Les cardinaux, qui étoient au danger des Romains et qui ces paroles entendoient, n’étoient mie bien aises ni assurs de leurs vies ; et les apaisoient et abattoient leur ire ce qu’ils pouvoient. Et tant se monta celle chose et la félonnie des Romains que ceux qui plus prochains étoient du conclave, pour donner cremeur aux cardinaux et à celle fin qu’ils descendissent plutôt à leur volonté, rompirent par leur mauvaisté le conclave où les cardinaux étoient, et lors cuidèrent bien les cardinaux être tous morts, et s’enfuirent pour sauver leurs vies l’un deçà l’autre delà ; et les Romains ne se tinrent mie atant, mais mirent les cardinaux ensemble, voulsissent ou non, et leur dirent qu’ils feroient pape. Les cardinaux, qui se véoient au danger des Romains et en grand péril, s’en délivrèrent pour apaiser le peuple, nequedant, ils le firent par bonne élection[6] d’un moult saint homme cardinal et de la nation de Rome, et que Urbain V avoit fait cardinal et l’appeloit-on le cardinal de Saint-Pierre.

Cette élection plut grandement aux Romains, et eut là le prudom tous les droits de papalité ; mais il ne vesqui que trois jours. Je vous dirai pourquoi. Les Romains, qui désiroient à avoir un pape romain, furent si réjouis de ce pape que ils prirent le prudom, qui bien avoit cent ans, et le montèrent sus une blanche mule et le menèrent et le pourmenèrent tant parmi Rome en exaulçant leur mauvaisté et en montrant qu’ils avoient vaincu les cardinaux, quand ils avoient un pape romain, que il fut tant travaillé que, du dérompement, et de la peine et grand’angoisse que il en eut, au tiers jour il s’alita et mourut. Si fut ensepveli en l’église Saint-Pierre de Rome, et là gît.

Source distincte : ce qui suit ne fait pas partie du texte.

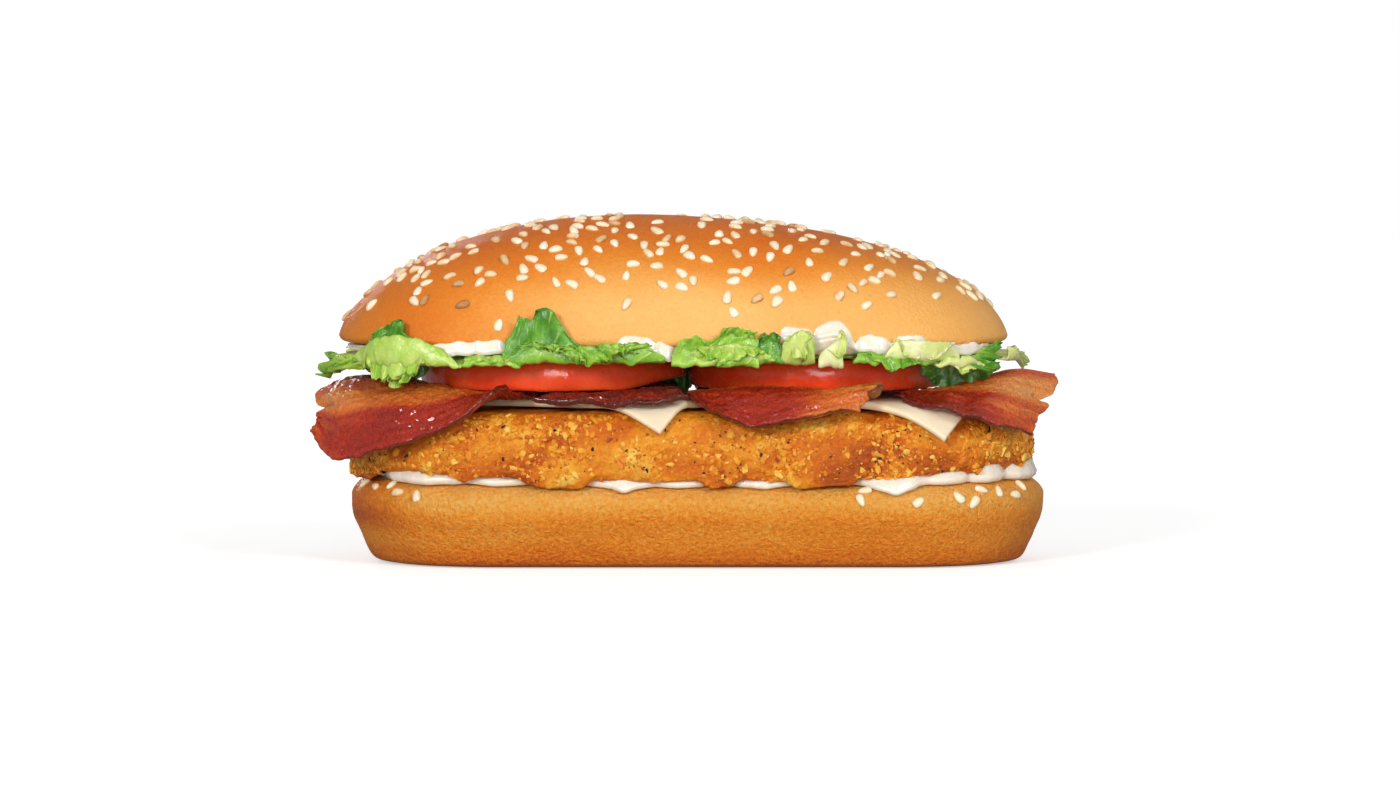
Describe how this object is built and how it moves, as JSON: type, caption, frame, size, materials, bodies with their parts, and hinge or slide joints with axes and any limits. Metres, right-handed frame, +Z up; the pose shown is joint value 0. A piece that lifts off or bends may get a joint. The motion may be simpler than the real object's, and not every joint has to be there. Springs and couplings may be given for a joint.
{
  "type": "long chicken burger",
  "caption": "Long sesame roll filled with breaded chicken, cheese, bacon, tomato, lettuce and mayonnaise, closed, resting on its flat base.",
  "frame": {"origin": "centre of the whole object's box in plan, at the flat base of the bun's heel", "axes": "+X along the roll, to the right seen from the front; the front faces -Y; +Z up"},
  "size_m": [0.1838, 0.0966, 0.0868],
  "materials": {
    "bun": "baked bread, golden, silky crust",
    "mayonnaise": "white, wet, creamy",
    "breading": "fried golden crumb, craggy",
    "cheese": "pale, smooth, slightly waxy",
    "bacon": "fried, streaked lean and fat, greasy",
    "tomato": "wet red skin and flesh",
    "lettuce": "fresh leaf, pale ribs, slight sheen"
  },
  "bodies": {
    "root": {"bun_bottom": "bun", "mayo_lower": "mayonnaise", "chicken": "breading", "cheese_left": "cheese", "cheese_right": "cheese", "bacon_left": "bacon", "bacon_middle": "bacon", "bacon_centre": "bacon", "bacon_right": "bacon", "bacon_back_left": "bacon", "bacon_back_right": "bacon", "tomato_left": "tomato", "tomato_right": "tomato", "lettuce": "lettuce", "mayo_upper": "mayonnaise", "bun_top": "bun"}
  },
  "joints": []
}
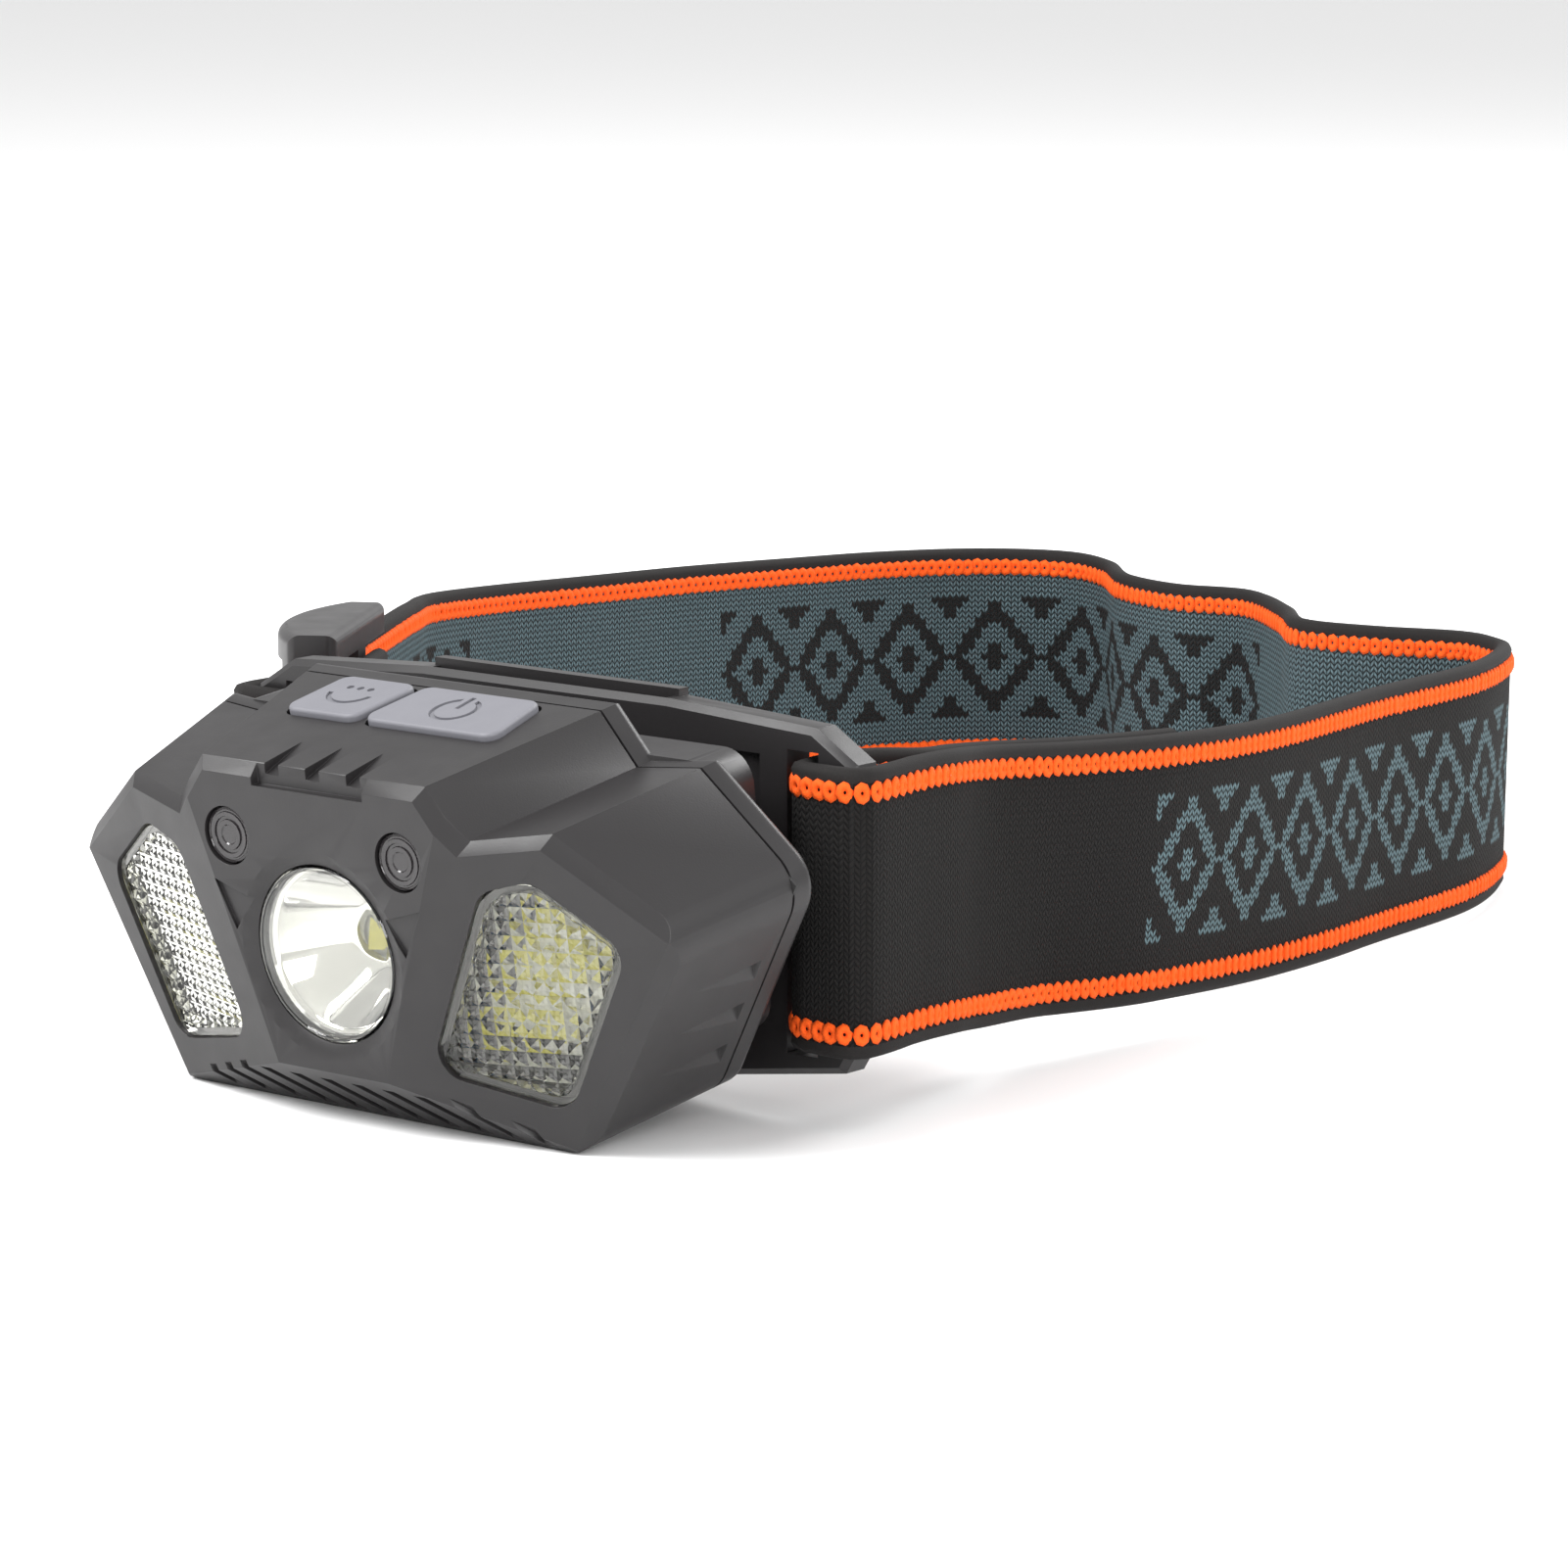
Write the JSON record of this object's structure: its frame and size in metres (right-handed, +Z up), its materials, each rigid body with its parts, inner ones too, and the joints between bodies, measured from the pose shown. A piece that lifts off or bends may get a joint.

  1. Il s’éloignerait d’eux.
  2. Tout ceci se passa en 1376.
  3. Grégoire XI s’embarqua à Marseille le 22 septembre 1376, il arrive à Rome le 19 janvier 1377.
  4. Sainte-Marie-Majeure.
  5. Le pape Grégoire XI est mort, suivant l’Art de vèrifier les dates, le 27 mars 1378, que l’on comptait alors en France 1377, l’année commençant à Pâques, qui tombait en 1378, le 18 avril.
  6. Tout ce que Froissart dit ici de l’élection du cardinal de Saint-Pierre et de sa mort est très inexact. François Thebaldeschi, cardinal du titre de Sainte-Sabine, mais que l’on appelait le cardinal de Saint-Pierre, n’a jamais été élu pape. Il est vrai que les cardinaux l’engagèrent à vouloir bien passer pour pape, pour calmer le peuple qui voulait un Romain, et que le peuple, en lui baisant les pieds et les mains, lui occasiona de si grandes douleurs à cause de la goutte dont il était travaillé, qu’il fut obligé de s’écrier qu’il n’était point pape ; mais il n’en mourut pas en trois jours comme le dit Froissart. Le cardinal de Saint-Pierre n’est mort que sept mois après le 7 septembre 1378.